→ **YOUR INSTRUCTIONS**
Quote exactly the lines from the line containing "cover_corner_radius, 0, card)" to the line containing "point = shown.matrix_world", both lines included, please, and nothing more.

→ **ENTRIES SHOWN**

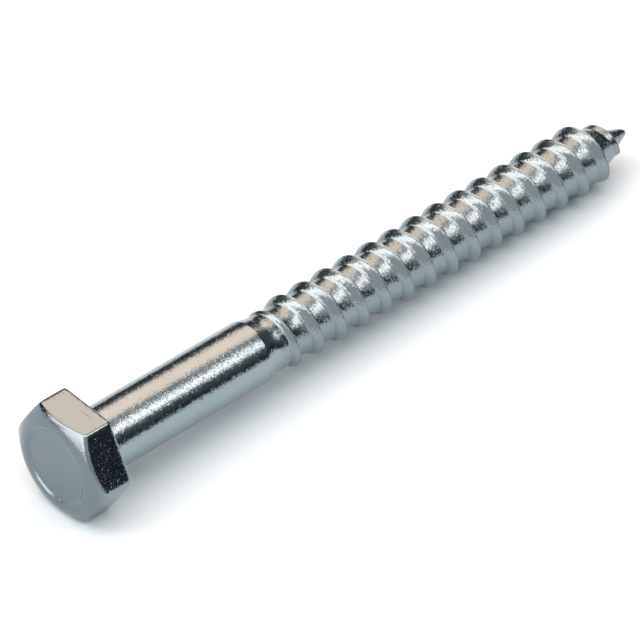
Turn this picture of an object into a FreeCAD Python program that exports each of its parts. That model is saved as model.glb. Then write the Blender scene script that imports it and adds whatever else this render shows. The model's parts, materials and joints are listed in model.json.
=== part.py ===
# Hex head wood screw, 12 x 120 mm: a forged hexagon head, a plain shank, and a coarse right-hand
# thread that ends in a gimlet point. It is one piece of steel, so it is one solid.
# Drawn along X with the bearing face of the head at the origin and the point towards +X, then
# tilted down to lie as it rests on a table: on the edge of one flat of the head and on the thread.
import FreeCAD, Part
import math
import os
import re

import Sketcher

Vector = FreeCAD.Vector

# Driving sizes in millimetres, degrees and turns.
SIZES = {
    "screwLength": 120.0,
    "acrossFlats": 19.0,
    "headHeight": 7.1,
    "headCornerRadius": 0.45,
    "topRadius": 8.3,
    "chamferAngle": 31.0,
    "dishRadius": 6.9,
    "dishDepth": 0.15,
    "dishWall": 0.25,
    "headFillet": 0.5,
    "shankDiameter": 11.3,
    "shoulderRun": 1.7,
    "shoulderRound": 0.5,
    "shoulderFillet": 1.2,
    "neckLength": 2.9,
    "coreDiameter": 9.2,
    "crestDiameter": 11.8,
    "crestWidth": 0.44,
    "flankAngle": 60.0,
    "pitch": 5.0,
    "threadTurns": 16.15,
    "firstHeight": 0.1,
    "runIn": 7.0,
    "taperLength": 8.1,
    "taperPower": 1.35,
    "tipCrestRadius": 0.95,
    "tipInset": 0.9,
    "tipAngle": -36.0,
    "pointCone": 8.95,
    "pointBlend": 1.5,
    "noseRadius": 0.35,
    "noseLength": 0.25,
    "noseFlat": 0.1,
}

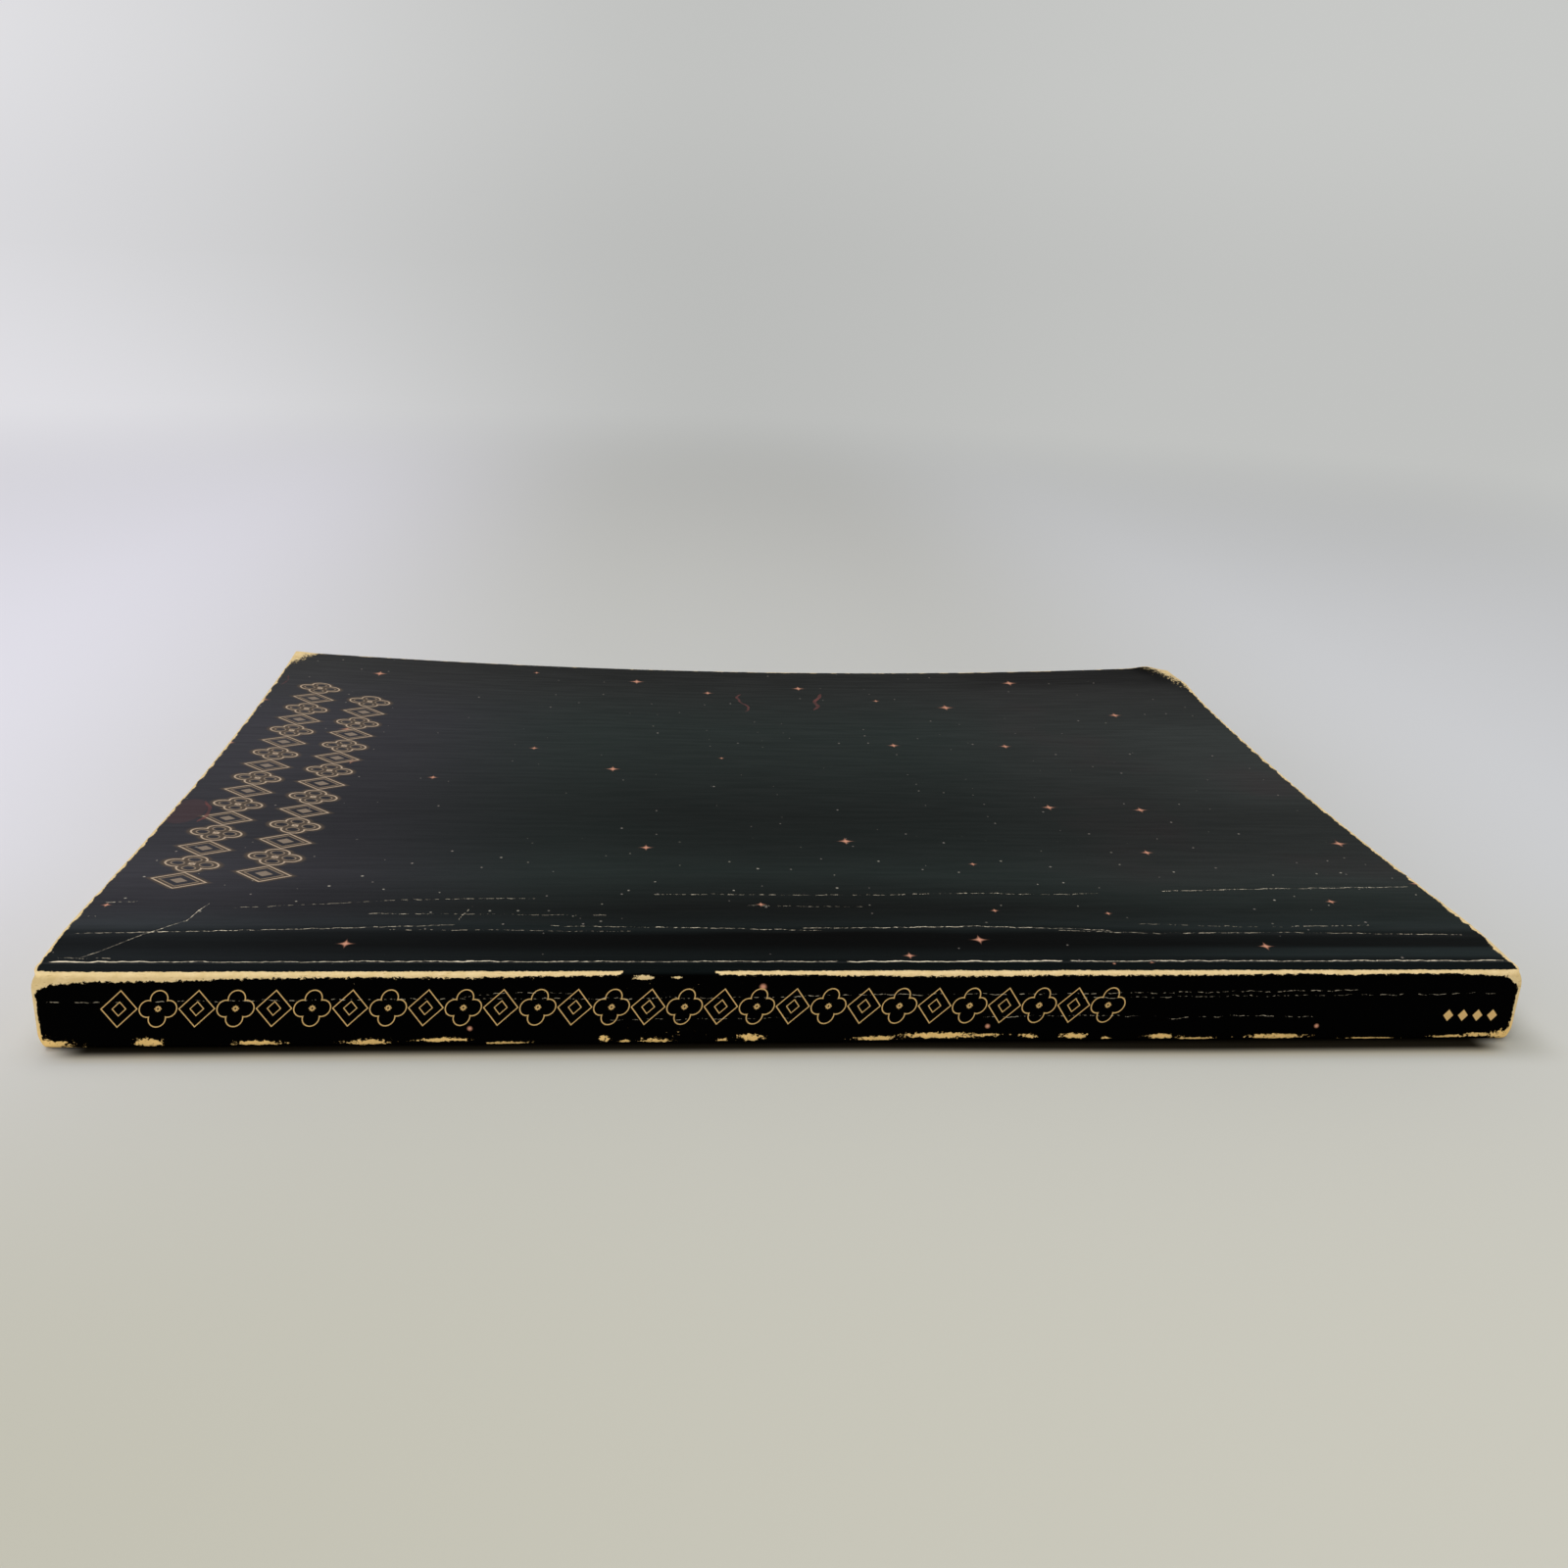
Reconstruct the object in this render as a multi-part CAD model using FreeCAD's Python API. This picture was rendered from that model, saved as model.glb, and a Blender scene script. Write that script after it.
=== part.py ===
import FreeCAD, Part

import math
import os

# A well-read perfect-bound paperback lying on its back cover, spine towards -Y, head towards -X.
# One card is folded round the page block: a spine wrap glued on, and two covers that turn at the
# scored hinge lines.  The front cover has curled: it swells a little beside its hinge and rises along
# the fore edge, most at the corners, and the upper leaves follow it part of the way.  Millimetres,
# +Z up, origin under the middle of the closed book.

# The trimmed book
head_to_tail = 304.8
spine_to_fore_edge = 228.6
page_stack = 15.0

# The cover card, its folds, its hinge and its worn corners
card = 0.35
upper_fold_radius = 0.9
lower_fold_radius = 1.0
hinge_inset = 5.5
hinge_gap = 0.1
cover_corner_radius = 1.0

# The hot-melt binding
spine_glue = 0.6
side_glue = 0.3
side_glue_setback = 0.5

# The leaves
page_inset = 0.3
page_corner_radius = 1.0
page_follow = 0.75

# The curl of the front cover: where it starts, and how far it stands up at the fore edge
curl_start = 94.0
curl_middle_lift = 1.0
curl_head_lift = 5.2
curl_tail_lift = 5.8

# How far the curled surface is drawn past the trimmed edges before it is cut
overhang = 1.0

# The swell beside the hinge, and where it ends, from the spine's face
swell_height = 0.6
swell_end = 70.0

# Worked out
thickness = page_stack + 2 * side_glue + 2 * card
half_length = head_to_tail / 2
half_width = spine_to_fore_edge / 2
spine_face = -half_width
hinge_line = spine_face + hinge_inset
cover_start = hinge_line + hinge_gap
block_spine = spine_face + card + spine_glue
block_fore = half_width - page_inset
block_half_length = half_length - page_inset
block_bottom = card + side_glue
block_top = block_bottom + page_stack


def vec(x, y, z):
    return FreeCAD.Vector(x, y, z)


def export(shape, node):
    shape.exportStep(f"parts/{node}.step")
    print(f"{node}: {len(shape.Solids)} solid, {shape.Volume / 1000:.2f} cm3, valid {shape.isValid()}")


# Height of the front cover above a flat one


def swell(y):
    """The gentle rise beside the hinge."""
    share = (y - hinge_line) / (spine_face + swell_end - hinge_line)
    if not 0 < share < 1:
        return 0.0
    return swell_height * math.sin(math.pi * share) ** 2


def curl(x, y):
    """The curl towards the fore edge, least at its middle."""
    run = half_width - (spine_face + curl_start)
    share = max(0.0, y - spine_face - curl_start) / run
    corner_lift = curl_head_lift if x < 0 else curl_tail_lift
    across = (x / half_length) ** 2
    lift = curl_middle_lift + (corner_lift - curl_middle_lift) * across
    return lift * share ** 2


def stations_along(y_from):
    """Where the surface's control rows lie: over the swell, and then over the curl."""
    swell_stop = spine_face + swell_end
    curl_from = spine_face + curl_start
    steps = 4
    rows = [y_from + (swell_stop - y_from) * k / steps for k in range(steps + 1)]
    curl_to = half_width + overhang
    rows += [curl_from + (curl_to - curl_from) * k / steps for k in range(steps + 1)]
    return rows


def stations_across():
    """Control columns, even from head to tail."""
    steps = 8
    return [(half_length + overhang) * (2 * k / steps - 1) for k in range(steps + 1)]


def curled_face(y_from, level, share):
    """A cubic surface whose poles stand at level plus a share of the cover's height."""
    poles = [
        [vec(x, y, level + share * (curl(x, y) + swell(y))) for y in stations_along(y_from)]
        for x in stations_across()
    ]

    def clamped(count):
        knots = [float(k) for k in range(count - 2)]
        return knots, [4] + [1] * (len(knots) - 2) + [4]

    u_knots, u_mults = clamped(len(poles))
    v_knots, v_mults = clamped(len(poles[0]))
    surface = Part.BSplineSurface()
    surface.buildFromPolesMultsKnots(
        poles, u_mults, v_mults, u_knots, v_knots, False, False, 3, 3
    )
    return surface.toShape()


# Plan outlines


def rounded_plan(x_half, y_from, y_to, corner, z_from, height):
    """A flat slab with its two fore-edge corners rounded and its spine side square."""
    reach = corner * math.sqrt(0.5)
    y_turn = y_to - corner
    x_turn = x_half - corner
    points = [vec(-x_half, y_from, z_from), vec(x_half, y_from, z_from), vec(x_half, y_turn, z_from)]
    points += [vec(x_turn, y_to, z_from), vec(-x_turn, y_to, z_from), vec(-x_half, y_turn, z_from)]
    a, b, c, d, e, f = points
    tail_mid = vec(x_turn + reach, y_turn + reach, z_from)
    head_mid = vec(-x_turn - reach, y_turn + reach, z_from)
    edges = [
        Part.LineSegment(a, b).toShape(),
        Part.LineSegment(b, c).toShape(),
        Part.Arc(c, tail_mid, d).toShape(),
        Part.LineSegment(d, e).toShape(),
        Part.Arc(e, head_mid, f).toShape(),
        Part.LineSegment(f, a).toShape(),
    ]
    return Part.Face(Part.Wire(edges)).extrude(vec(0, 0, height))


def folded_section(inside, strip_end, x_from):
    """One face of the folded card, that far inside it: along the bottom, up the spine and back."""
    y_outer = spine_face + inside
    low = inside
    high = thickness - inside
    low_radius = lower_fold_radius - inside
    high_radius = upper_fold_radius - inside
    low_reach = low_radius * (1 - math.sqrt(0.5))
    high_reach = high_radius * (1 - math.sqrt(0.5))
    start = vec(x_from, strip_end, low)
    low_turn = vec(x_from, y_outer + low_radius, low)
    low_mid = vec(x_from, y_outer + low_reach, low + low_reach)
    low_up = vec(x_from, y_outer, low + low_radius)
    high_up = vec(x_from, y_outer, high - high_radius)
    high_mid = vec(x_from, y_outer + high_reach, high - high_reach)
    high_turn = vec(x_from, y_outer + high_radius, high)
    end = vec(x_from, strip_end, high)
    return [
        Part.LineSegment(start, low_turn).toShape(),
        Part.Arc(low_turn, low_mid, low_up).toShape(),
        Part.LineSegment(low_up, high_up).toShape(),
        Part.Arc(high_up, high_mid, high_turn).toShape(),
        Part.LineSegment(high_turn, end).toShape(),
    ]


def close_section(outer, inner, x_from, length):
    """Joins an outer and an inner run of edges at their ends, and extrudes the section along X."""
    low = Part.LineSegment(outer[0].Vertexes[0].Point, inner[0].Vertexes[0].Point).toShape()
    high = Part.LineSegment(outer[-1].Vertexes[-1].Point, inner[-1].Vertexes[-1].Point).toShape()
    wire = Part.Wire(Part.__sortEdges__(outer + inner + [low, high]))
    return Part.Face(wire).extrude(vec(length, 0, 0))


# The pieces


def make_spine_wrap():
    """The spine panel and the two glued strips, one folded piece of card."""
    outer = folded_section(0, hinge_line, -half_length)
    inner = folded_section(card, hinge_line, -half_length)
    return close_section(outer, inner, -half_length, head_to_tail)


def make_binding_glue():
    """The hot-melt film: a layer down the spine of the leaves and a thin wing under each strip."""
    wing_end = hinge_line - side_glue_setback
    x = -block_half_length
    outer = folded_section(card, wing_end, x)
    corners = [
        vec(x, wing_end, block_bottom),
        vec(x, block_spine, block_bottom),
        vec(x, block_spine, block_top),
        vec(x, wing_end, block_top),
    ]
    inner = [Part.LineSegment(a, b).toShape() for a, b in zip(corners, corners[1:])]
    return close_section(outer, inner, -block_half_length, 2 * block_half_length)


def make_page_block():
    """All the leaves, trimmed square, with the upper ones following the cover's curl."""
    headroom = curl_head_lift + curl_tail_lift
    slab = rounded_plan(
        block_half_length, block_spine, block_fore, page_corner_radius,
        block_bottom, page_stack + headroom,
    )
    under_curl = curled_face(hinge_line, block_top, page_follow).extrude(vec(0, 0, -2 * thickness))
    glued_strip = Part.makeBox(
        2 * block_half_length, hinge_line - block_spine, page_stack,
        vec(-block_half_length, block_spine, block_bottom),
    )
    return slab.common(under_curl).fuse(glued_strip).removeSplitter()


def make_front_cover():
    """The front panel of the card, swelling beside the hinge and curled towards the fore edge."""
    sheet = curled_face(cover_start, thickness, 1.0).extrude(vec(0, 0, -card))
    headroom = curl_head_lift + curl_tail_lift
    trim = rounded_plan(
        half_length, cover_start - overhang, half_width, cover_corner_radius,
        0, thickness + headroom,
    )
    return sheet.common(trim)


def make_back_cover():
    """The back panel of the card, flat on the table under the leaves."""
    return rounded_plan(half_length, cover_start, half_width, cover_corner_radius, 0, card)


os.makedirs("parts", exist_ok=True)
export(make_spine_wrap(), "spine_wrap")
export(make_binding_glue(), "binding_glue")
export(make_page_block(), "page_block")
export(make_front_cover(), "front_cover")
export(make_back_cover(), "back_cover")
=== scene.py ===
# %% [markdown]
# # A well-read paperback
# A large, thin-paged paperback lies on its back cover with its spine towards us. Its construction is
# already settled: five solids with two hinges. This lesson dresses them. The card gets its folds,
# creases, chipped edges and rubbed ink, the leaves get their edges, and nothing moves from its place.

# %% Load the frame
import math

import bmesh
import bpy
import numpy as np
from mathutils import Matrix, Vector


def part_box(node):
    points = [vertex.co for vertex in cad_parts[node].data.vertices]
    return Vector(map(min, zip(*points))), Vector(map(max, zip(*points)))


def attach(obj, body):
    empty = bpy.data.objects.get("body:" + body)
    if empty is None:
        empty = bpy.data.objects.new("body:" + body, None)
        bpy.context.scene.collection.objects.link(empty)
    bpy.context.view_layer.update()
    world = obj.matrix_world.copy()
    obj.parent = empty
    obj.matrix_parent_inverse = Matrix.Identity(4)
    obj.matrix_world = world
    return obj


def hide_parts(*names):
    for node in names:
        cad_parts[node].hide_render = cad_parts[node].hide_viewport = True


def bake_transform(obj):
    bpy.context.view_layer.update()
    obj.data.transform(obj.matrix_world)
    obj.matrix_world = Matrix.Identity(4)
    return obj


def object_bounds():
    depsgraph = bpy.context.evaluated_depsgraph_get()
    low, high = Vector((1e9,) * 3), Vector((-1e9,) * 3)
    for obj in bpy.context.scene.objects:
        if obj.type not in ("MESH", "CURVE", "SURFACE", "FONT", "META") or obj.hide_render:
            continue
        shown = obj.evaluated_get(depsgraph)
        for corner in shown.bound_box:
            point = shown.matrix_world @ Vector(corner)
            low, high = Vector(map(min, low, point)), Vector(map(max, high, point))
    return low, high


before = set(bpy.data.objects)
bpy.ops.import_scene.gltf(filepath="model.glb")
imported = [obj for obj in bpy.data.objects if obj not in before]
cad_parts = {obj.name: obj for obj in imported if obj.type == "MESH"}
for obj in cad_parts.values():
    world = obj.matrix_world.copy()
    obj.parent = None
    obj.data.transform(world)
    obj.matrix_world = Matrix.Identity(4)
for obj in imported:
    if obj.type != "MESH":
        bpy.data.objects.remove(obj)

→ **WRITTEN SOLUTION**
    return rounded_plan(half_length, cover_start, half_width, cover_corner_radius, 0, card)


os.makedirs("parts", exist_ok=True)
export(make_spine_wrap(), "spine_wrap")
export(make_binding_glue(), "binding_glue")
export(make_page_block(), "page_block")
export(make_front_cover(), "front_cover")
export(make_back_cover(), "back_cover")
=== scene.py ===
# %% [markdown]
# # A well-read paperback
# A large, thin-paged paperback lies on its back cover with its spine towards us. Its construction is
# already settled: five solids with two hinges. This lesson dresses them. The card gets its folds,
# creases, chipped edges and rubbed ink, the leaves get their edges, and nothing moves from its place.

# %% Load the frame
import math

import bmesh
import bpy
import numpy as np
from mathutils import Matrix, Vector


def part_box(node):
    points = [vertex.co for vertex in cad_parts[node].data.vertices]
    return Vector(map(min, zip(*points))), Vector(map(max, zip(*points)))


def attach(obj, body):
    empty = bpy.data.objects.get("body:" + body)
    if empty is None:
        empty = bpy.data.objects.new("body:" + body, None)
        bpy.context.scene.collection.objects.link(empty)
    bpy.context.view_layer.update()
    world = obj.matrix_world.copy()
    obj.parent = empty
    obj.matrix_parent_inverse = Matrix.Identity(4)
    obj.matrix_world = world
    return obj


def hide_parts(*names):
    for node in names:
        cad_parts[node].hide_render = cad_parts[node].hide_viewport = True


def bake_transform(obj):
    bpy.context.view_layer.update()
    obj.data.transform(obj.matrix_world)
    obj.matrix_world = Matrix.Identity(4)
    return obj


def object_bounds():
    depsgraph = bpy.context.evaluated_depsgraph_get()
    low, high = Vector((1e9,) * 3), Vector((-1e9,) * 3)
    for obj in bpy.context.scene.objects:
        if obj.type not in ("MESH", "CURVE", "SURFACE", "FONT", "META") or obj.hide_render:
            continue
        shown = obj.evaluated_get(depsgraph)
        for corner in shown.bound_box:
            point = shown.matrix_world @ Vector(corner)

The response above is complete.